Walking The Camino Sagrado Reviewed By Karen Dahood of Bookpleasures.com
Reviewer Karen Dahood : Karen lives in Tucson, AZ. After 35 years as a writer for businesses and nonprofits, she has turned to writing mysteries,the subtext of which addresses ageism, unpreparedness for aging, and America's wealth of experience and wisdom. Learn more about eldersleuth Sophie George at the Website Moxie Cosmos; Making Sense of Life Through Writing.View all articles by Karen Dahood
Author: Michael Chavez
Publisher: Regal Crest
ISBN: 978-1-61929-135-5 (Ebook)
Michael Chavez is a good writer; he is straight-forward, and his dialogue is believable. He doesn’t employ tricky plotting technique -- does not try to be clever -- but has a gift for leading the reader on; there is always something just around the corner. This third novel has the enticement of soap opera, but deals with ordinary people facing life-shaping decisions.
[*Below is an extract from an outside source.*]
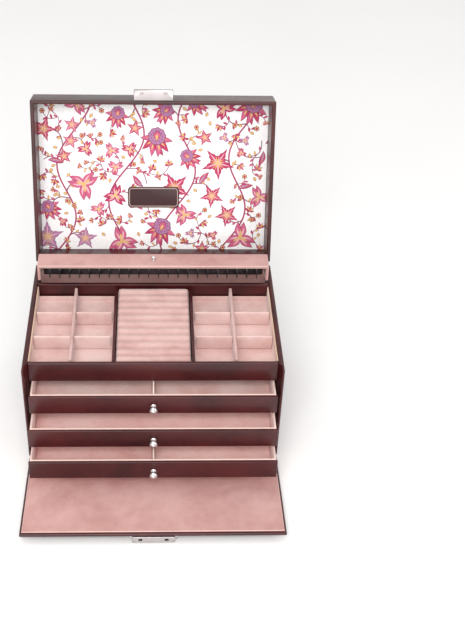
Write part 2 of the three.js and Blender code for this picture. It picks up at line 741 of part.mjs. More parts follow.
// The hasp stands on the lid's front, with two catches that drop into the lock.
function hasp() {
  const z0 = LID_BOTTOM;
  const back = LID_DEPTH + GAP;
  const profile = outline([
    [back, z0],
    [LOCK_FACE, z0],
    [LOCK_FACE, z0 + HASP_HEIGHT - HASP_BEVEL_DROP],
    [LOCK_FACE - HASP_BEVEL, z0 + HASP_HEIGHT],
    [back, z0 + HASP_HEIGHT],
  ]);
  const catches = [-1, 1].map((sign) =>
    block(
      [sign * CATCH_X - CATCH_WIDTH / 2, sign * CATCH_X + CATCH_WIDTH / 2],
      [CATCH_D - CATCH_THICK / 2, CATCH_D + CATCH_THICK / 2],
      [z0 - CATCH_LENGTH, z0 + 1],
    ),
  );
  return joined(acrossWidth(profile, -LOCK_WIDTH / 2, LOCK_WIDTH / 2), ...catches);
}

function handlePost(sign) {
  const foot = PAD_TOP + GAP;
  const x = sign * POST_X;
  const inward = [x, x - sign * (POST_R + LINK_THICK + 2 * GAP + 0.6)].sort((a, b) => a - b);
  return joined(
    rod("z", FLANGE_R, foot, foot + FLANGE_THICK, [x, POST_D], 18),
    rod("z", POST_R, foot + FLANGE_THICK / 2, SWIVEL.z + POST_R, [x, POST_D]),
    rod("x", SWIVEL_R, ...inward, [SWIVEL.d, SWIVEL.z], 10),
  );
}

function lidPieces() {
  const liningSpan = [-HALF + LID_WALL + GAP, HALF - LID_WALL - GAP];
  const liningDepths = [LID_WALL + GAP, LID_DEPTH - LID_WALL - GAP];
  return [
    piece("lid_shell", lidShell(), leather),
    piece("lid_pad", lidPad(), leather),
    piece(
      "lid_lining",
      block(liningSpan, liningDepths, [LINING_BOTTOM, LINING_BOTTOM + LINING_THICK]),
      printed,
    ),
    piece("lid_plaque", plaque(), leather),
    piece("hasp", hasp(), nickel),
    piece("lid_hinge_lid_leaf", lidHingeLeaf(1, 1), steel),
    ...SIDES.map(([side, sign]) => piece(`handle_post_${side}`, handlePost(sign), chrome)),
  ];
}

// ---- Handle, standing upright ----

const LINK_X = POST_X - POST_R - GAP - LINK_THICK / 2;
const STRAP_BAR_Z = SWIVEL.z + LINK_RISE;

// A stirrup that swivels on the post's pin and holds the strap's end on its upper bar.
function handleLink(sign) {
  const x = sign * LINK_X;
  const xs = [x - LINK_THICK / 2, x + LINK_THICK / 2];
  const inside = STRAP_END_WIDTH / 2 + GAP;
  const outside = inside + LINK_ARM;
  const arms = [-1, 1].map((way) =>
    block(
      xs,
      [way * inside, way * outside].sort((a, b) => a - b).map((off) => SWIVEL.d + off),
      [SWIVEL.z - 1, STRAP_BAR_Z + LINK_BAR_R],
    ),
  );
  const frame = joined(
    ...arms,
    block(xs, [SWIVEL.d - outside, SWIVEL.d + outside], [SWIVEL.z - 1, SWIVEL.z + 1]),
    rod("x", SWIVEL_R + GAP + 1, ...xs, [SWIVEL.d, SWIVEL.z]),
    rod("d", LINK_BAR_R, SWIVEL.d - inside - 0.5, SWIVEL.d + inside + 0.5, [x, STRAP_BAR_Z], 10),
  );
  return cut(frame, rod("x", SWIVEL_R + GAP + 0.1, xs[0] - 1, xs[1] + 1, [SWIVEL.d, SWIVEL.z]));
}

// One face of the strap's arch, offset from its middle line, from one end to the other.
function archPoints(offset, steps) {
  return Array.from({ length: steps + 1 }, (_, step) => {
    const angle = Math.PI * (1 - step / steps);
    const lift = Math.sin(angle) ** ARCH_FULLNESS;
    const out = LINK_X + offset * Math.abs(Math.cos(angle));
    return [out * Math.cos(angle), STRAP_BAR_Z + (STRAP_RISE + offset) * lift];
  });
}

function handleStrap() {
  const steps = 16;
  const half = STRAP_THICK / 2;
  const arch = outline([...archPoints(half, steps), ...archPoints(-half, steps).reverse()]);
  const wide = (width) => [SWIVEL.d - width / 2, SWIVEL.d + width / 2];
  const shoulder = STRAP_BAR_Z + LOOP_R + 1;
  const aboveLoops = [shoulder, shoulder + STRAP_RISE + STRAP_THICK];
  const narrow = toSolid(acrossDepth(arch, ...wide(STRAP_END_WIDTH)));
  const broad = toSolid(acrossDepth(arch, ...wide(STRAP_WIDTH)));
  const cutOff = toSolid(block([-HALF, HALF], wide(STRAP_WIDTH + 2), aboveLoops));
  const ends = SIDES.map(([, sign]) => [sign * LINK_X, STRAP_BAR_Z]);
  let strap = narrow.add(broad.intersect(cutOff));
  for (const at of ends) strap = strap.add(toSolid(rod("d", LOOP_R, ...wide(STRAP_END_WIDTH), at, 12)));
  for (const at of ends)
    strap = strap.subtract(toSolid(rod("d", LINK_BAR_R + LOOP_PLAY, ...wide(STRAP_WIDTH + 2), at, 12)));
  return toGeometry(strap);
}

function handlePieces() {
  return [
    piece("handle_strap", handleStrap(), leather),
    ...SIDES.map(([side, sign]) => piece(`handle_link_${side}`, handleLink(sign), chrome)),
  ];
}

// ---- Flap, as it stands closed ----

const PLUG_Z = LOCK_BOTTOM + PLUG_RISE;
const BUTTON_Z = LOCK_BOTTOM + BUTTON_RISE;

function lockCase() {
  const half = LOCK_WIDTH / 2;
  const body = block([-half, half], [LOCK_BACK, LOCK_FACE], [LOCK_BOTTOM, LOCK_TOP]);
  const slots = [-1, 1].map((sign) =>
    block(
      [sign * CATCH_X - CATCH_WIDTH / 2 - CATCH_PLAY, sign * CATCH_X + CATCH_WIDTH / 2 + CATCH_PLAY],
      [CATCH_D - CATCH_THICK / 2 - CATCH_PLAY, CATCH_D + CATCH_THICK / 2 + CATCH_PLAY],
      [LOCK_TOP - CATCH_LENGTH - 1, LOCK_TOP + 1],
    ),
  );
  const middle = (LOCK_BACK + LOCK_FACE) / 2;
  const pockets = [-1, 1].map((sign) =>
    sideBlock(
      sign,
      [half - (BUTTON_LENGTH - BUTTON_OUT) - BUTTON_TRAVEL - GAP, half + 1],
      [middle - BUTTON_DEPTH / 2 - GAP, middle + BUTTON_DEPTH / 2 + GAP],
      [BUTTON_Z - BUTTON_HEIGHT / 2 - GAP, BUTTON_Z + BUTTON_HEIGHT / 2 + GAP],
    ),
  );
  const plugRear = LOCK_FACE - PLUG_THICK - GAP;
  const plugHole = rod("d", PLUG_R + PLUG_GAP, plugRear, LOCK_FACE + 1, [0, PLUG_Z], PLUG_SIDES);
  return cut(body, ...slots, ...pockets, plugHole);
}

function lockPlug() {
  const face = LOCK_FACE + PLUG_PROUD;
  const disc = rod("d", PLUG_R, LOCK_FACE - PLUG_THICK, face, [0, PLUG_Z], PLUG_SIDES);
  const keyway = block(
    [-KEYWAY.wide / 2, KEYWAY.wide / 2],
    [face - KEYWAY.deep, face + 1],
    [PLUG_Z - KEYWAY.high / 2, PLUG_Z + KEYWAY.high / 2],
  );
  return cut(disc, keyway);
}

function lockButton(sign) {
  const middle = (LOCK_BACK + LOCK_FACE) / 2;
  const out = LOCK_WIDTH / 2 + BUTTON_OUT;
  return sideBlock(
    sign,
    [out - BUTTON_LENGTH, out],
    [middle - BUTTON_DEPTH / 2, middle + BUTTON_DEPTH / 2],
    [BUTTON_Z - BUTTON_HEIGHT / 2, BUTTON_Z + BUTTON_HEIGHT / 2],
  );
}

function flapPieces() {
  const half = FLAP_WIDTH / 2;
  const foot = FLAP_AXIS.z + KNUCKLE_R + 2 * GAP + LEAF;
  const panelDepths = [FLAP_FACE - FLAP_PANEL, FLAP_FACE];
  const liningSpan = [-half + FLAP_EDGE, half - FLAP_EDGE];
  const liningDepths = [CASE_DEPTH + GAP, CASE_DEPTH + GAP + FLAP_LINING];
  return [
    piece("flap_panel", block([-half, half], panelDepths, [foot, FLAP_TIP]), leather),
    piece("flap_lining", block(liningSpan, liningDepths, [foot, FLAP_TIP - FLAP_EDGE]), suede),
    piece("flap_hinge_flap_leaf", flapHingeFlapLeaf(), steel),
    piece("lock_case", lockCase(), nickel),
    piece("lock_plug", lockPlug(), chrome),
    ...SIDES.map(([side, sign]) => piece(`lock_button_${side}`, lockButton(sign), chrome)),
  ];
}

// ---- Assembly ----

// A group whose pieces turn together about the X axis through depth d and height z.
function turnedAbout({ d, z }, angle, pieces) {
  const pivot = new THREE.Group();
  pivot.position.set(0, REAR - d, z);
  pivot.rotation.x = angle;
  const held = new THREE.Group();
  held.position.set(0, d - REAR, -z);
  held.add(...pieces);
  pivot.add(held);
  return pivot;
}

const jewelleryCase = new THREE.Group();
jewelleryCase.add(
  ...caseBoards(),
  ...tray(),
  ...DRAWER_NAMES.flatMap(drawer),
  ...necklaceHolder(),
  piece("lid_hinge_case_leaf", lidHingeLeaf(0, -1), steel),
  piece("lid_hinge_pin", hingePin(LID_AXIS), steel),
  piece("flap_hinge_case_leaf", flapHingeCaseLeaf(), steel),
  piece("flap_hinge_pin", hingePin(FLAP_AXIS), steel),
);

// The handle hangs straight down behind the open lid.
const handle = turnedAbout(SWIVEL, LID_OPEN - Math.PI, handlePieces());
jewelleryCase.add(turnedAbout(LID_AXIS, -LID_OPEN, [...lidPieces(), handle]));
jewelleryCase.add(turnedAbout(FLAP_AXIS, FLAP_OPEN, flapPieces()));

export default jewelleryCase;
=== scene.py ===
"""A leather jewellery case, open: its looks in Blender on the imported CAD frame. Metres, +Z up."""

import json
import math
import random

import bpy
from mathutils import Matrix, Vector, geometry, noise


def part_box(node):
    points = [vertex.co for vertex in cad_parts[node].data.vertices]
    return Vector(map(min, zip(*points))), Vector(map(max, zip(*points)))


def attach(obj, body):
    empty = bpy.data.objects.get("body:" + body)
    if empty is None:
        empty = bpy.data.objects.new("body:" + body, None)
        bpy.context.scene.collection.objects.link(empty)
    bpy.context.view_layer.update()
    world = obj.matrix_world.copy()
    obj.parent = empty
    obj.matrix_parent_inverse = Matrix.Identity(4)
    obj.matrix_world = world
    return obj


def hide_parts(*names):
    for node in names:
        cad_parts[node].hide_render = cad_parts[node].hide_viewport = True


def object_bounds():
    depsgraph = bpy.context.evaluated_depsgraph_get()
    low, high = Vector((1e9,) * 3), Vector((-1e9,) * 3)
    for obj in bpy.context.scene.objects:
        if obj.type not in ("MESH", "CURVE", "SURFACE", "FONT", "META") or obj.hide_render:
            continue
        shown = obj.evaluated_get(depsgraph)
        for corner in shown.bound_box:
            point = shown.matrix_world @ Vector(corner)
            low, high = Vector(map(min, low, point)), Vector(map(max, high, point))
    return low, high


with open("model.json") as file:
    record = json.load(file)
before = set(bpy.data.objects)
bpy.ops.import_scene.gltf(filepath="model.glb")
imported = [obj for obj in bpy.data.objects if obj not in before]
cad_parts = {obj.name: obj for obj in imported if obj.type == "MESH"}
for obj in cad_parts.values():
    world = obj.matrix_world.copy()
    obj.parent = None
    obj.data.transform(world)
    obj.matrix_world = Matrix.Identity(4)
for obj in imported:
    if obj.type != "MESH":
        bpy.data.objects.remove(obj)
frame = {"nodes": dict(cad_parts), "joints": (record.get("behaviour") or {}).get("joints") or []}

CAD_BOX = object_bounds()
MM = 0.001
NODES = frame["nodes"]
SIDES = ("left", "right")
DRAWERS = ("drawer_top", "drawer_middle", "drawer_bottom")


# ---- Places ----


def joint(name):
    return next(j for j in frame["joints"] if j["name"] == name)


def swung_open(name):
    """The turn from the closed case to rest of what hangs on a hinge."""
    hinge = joint(name)
    at = Matrix.Translation(Vector(hinge["pos_m"]))
    closed = math.radians(min(hinge["range_deg"], key=lambda a: -abs(a)))
    return at @ Matrix.Rotation(-closed, 4, Vector(hinge["axis"])) @ at.inverted()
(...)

Chavez’ technique is to juggle several small stories built on a couple complex relationships that started with lies and bad choices; as the years go on, the individual stories become more and more entwined. It does stretch the credibility a bit that the principal characters remain in close enough proximity to affect one another’s lives many years later. That’s not the way it usually happens in the United States where people are constantly on the make and on the move. The difference is that the stories are set in Santa Fe and Albuquerque, New Mexico.
A small town feeling pervades the novel, and I believe it must reflect the way it is among middle class Hispanic families. Walking The Camino Sagrado is redolent with their traditions and flavors, but the overall effect is to break through the die-hard mythology of our American Southwest to show a realistically described “minority” as a now-dominant, American, “not-so-sub-culture.” Hispanic roots define our “borderlands” region. I am not sure, though, that a wide audience will understand the long history of people in New Mexico if their perception is clouded by issues that currently define our states along the U.S.-Mexico line. If they do look back to the 1800’s, they will gain more from the novel’s approach to the central issue.
That central issue is homosexual love. The publisher, Royal Crest, specializes in lesbian and gay fiction, yet this novel could be mainstreamed; it is minimally soft-porn romance and not overtly LGTBQ-political. The serious message seems to be that these two male lovers are not only romantic but also morally good partners, and that the heterosexual couples around them have a hard time being as successful in love as they are, perhaps because they did not enter into wholly intentional (honest) relationships. If this is a common gay lit niche theme, I am not informed of it, and I am inclined to believe Chavez has the purpose and intelligence to paint on a much larger canvas, Brueghel-like, perhaps, to adequately document our rapidly evolving society, touching on related, urgent topics.
One important topic treated in the development of the gay relationship is sexual exploitation via the Internet. It’s kept in perspective here in a time when popular literature has trended to over-utilize that scary device. Another topic of equally importance – common in life but under-utilized in fiction -- is financial abuse of an elderly parent. Chavez kept this in perspective as well, but I hope the subject is spotlighted in book discussions. A third topic worth mentioning is religion and its divisions and confusion over homosexuality. In this the author has captured our society wrestling with unprecedented change, and he seems painfully aware of the impact on typically multigenerational Mexican-American families as the younger generation assimilates into an ever-more mindlessly materialistic society.
Walking The Camino Sagrado is not as mysterious as his earlier novel, CREED, but that’s the ultimate value in it.